Mr. Zakuta, who owns ~13% of Plaza, has never sold a unit. Invested insiders is one of my favorite criteria to see in an investment. This way investors can be sure that management's interest are aligned with their shareholder's. This means looking after the long term interests of your investments and maximizing value.

Distribution

Similar to another company I covered, Plaza has systematically raised its distribution every year for the past 13 years. Currently Plaza pays a monthly distribution of $0.028 ($0.25 annualized) which at a current price of $4.55 is a 5.49% yield.

As of Q3 2015, management has approved a 4% increase in distribution for 2016 ($0.26 annualized).

Tenant Mix

After seeing companies like Target, Mexx, Future Shop, and Jacob leave the Canadian market place last year (~21 million square feet of vacant space), investors have to consider Canada's retail environment and how they may affect commercial REITs.

Plaza is well-positioned to weather a downturn in the Canadian retail market. Over 60% of their tenant mix is comprised of consumer staples, fast-food restaurants, grocery stores, and drugstores. All of these companies are more defensible and less cyclical.

Valuation

Metric Plaza Retail REIT* Canadian Retail Average** US Retail Average**
Market Cap ($million) $409 $1575 $7372
Implied Cap Rate 7.2% 6.1% 5.8%
Dividend Yield 5.9% 5.6% 3.8%
2015E AFFO Payout 84% 87% 66%
2016E AFFO Payout 13.8x 14.9x 17.9x
Prem/Disc to NAV -5.4%*** -2.6% -7.0%
D/TEV 55% 45% 31%
D/EBITDA 10.3x 8.2x 5.7x

* Source: Raymond James & Associates
** Source: Raymond James & Associates and SNL Financial Consensus
***
Based on a Q3 2015 market price of $4.35

Plaza has a more favourable Cap Rate and Dividend Yield compared to the Canadian Retail Average. Higher debt levels can be explained by Plaza's acquisition and redevelopment strategy which requires additional capital compared to a strategy that purchases stabilized income producing properties.

NAV Calculation Amount ($million)
Base NOI $61.0
Cap Rate 7.2%
Estimated Value of Properties 869.9****
+ Value of Other Assets 119.3****
= Total Assets 989.2****
- Net Debt (553.2)****
- Non-Controlling Interest (3.7)****
= NAV 433.0
Units 92.8
NAV per unit 4.67
Current unit price 4.55
Premium/(Discount) to NAV (2.57%)

**** Source: Raymond James and Associates

Estimates 2016E 2017E
FFO per unit $0.35 $0.36
AFFO per unit $0.33 $0.34
P/FFO 13.0x 12.6x

P/AFFO

13.8x 13.4x

Currently Plaza trades at 13.0x forward P/FFO, 2.57% discount to calculated NAV of $4.67, and yields 5.9%. This gives investors value and downside protection.

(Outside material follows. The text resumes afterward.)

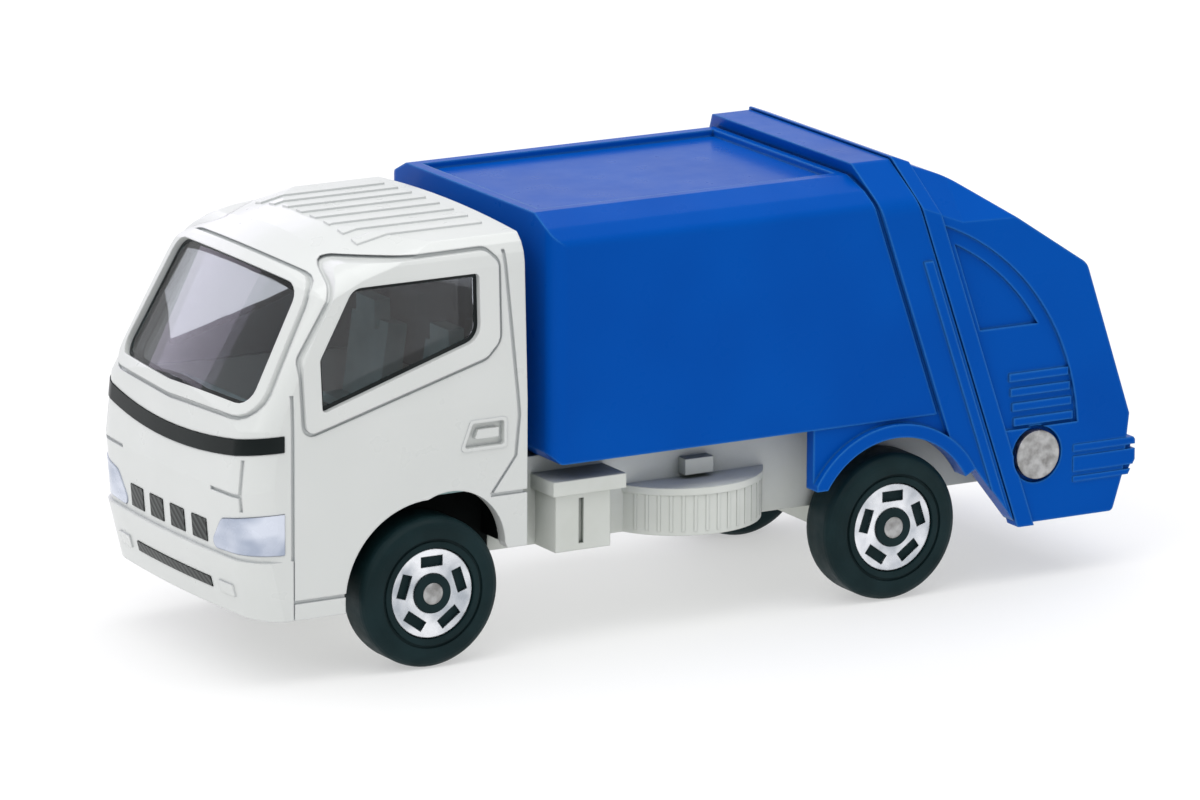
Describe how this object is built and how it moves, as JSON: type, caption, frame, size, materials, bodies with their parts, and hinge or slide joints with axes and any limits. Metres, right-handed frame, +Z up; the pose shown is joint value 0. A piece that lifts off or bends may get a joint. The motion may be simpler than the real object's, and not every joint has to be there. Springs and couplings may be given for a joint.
{
  "type": "toy garbage truck",
  "caption": "Small die-cast toy garbage truck: white cab, blue load body that tips on a pin at the tail, moulded base, free-running wheels.",
  "frame": {"origin": "on the ground, midway between nose and tail and between the sides", "axes": "+X forward, +Y to the truck's left, +Z up"},
  "size_m": [0.0754, 0.0258, 0.0332],
  "materials": {
    "white_paint": "gloss white paint on a zinc casting",
    "clear_glazing": "clear polystyrene with a faint green-grey tint",
    "grey_moulding": "satin grey plastic",
    "lamp_silver": "printed silver",
    "black_paint": "gloss black print",
    "base_moulding": "satin off-white plastic",
    "blue_paint": "gloss blue paint on a zinc casting",
    "pin_steel": "turned steel",
    "axle_steel": "drawn steel rod",
    "wheel_black": "satin black plastic",
    "wheel_silver": "hot-stamped silver"
  },
  "bodies": {
    "chassis": {"cab_shell": "white_paint", "cab_glazing": "clear_glazing", "cab_interior": "grey_moulding", "headlamp_left": "lamp_silver", "headlamp_right": "lamp_silver", "grille_band": "black_paint", "grille_panels": "black_paint", "bumper_slot": "black_paint", "base": "base_moulding"},
    "tipping_body": {"load_body": "blue_paint", "tailgate": "blue_paint", "tipping_pin": "pin_steel"},
    "front_wheelset": {"front_axle": "axle_steel", "wheel_front_left": "wheel_black", "wheel_front_right": "wheel_black", "wheel_face_front_left": "wheel_silver", "wheel_face_front_right": "wheel_silver"},
    "rear_wheelset": {"rear_axle": "axle_steel", "wheel_rear_left": "wheel_black", "wheel_rear_right": "wheel_black", "wheel_face_rear_left": "wheel_silver", "wheel_face_rear_right": "wheel_silver"}
  },
  "joints": [
    {"name": "front_axle_spin", "type": "hinge", "parent": "chassis", "child": "front_wheelset", "pos_m": [0.02245, 0, 0.0056], "axis": [0, 1, 0], "continuous": true},
    {"name": "rear_axle_spin", "type": "hinge", "parent": "chassis", "child": "rear_wheelset", "pos_m": [-0.01655, 0, 0.0056], "axis": [0, 1, 0], "continuous": true},
    {"name": "body_tip", "type": "hinge", "parent": "chassis", "child": "tipping_body", "pos_m": [-0.02905, 0, 0.0097], "axis": [0, -1, 0], "range_deg": [0, 40]}
  ]
}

A valuation of $4.95 reflects our 2016E AFFO trading at consensus 2016E P/AFFO of 15.0x.

Risks:

Development Risk - Company Specific

Plaza's strategy is to develop and redevelop properties by adding excess density. This requires considerable capital and long lead times. Plaza is subjected to development risks such as construction delays, cost over-runs, and failure to collect rent from tenants.

Economic Risk

An extended downturn in the economy will negatively affect consumer's disposable income and spending patterns affecting the profitability of retailers. Subsequently this can affect the stock price of REITs.

A depressed economy can also affect job growth which affects the demand retailers have for retail spaces. This may lead to higher vacancy rates, lowering the profitability of REITs.

Interest Rate Risk

REITs are historically negatively correlated with changes in interest rates. REITs are typically exposed to variable interest rates. Those REITs that rely on achieving a spread between its cost of financing and yields of acquisition/development will be negatively impaired in times of rising interest rates.

Tenant Risk

All REITs have tenant risk. Any negative change in tenant's credit-worthiness or in tenant portfolio can negatively affect a REITs revenues, profits, and subsequently, the stock price.

Conclusion

Alternative investments such as REITs give you diversified and less correlated returns to your traditional equity and bond portfolio. Plaza's unique strategy of acquisition, development, and redevelopment gives you a whole new flavor to your returns.

Plaza's strategy takes on more risk than purchasing stabilized income-producing properties but it also gives investors higher upside. Management execution is key and CEO Michael Zakuta has 30 years of experience in real estate and a 13 year track record executing this strategy at Plaza.

Currently trading at 2.57% discount to NAV and with a distribution that has seen annual increases, Plaza offers investors value and downside protection.

Disclosure: I/we have no positions in any stocks mentioned, and no plans to initiate any positions within the next 72 hours.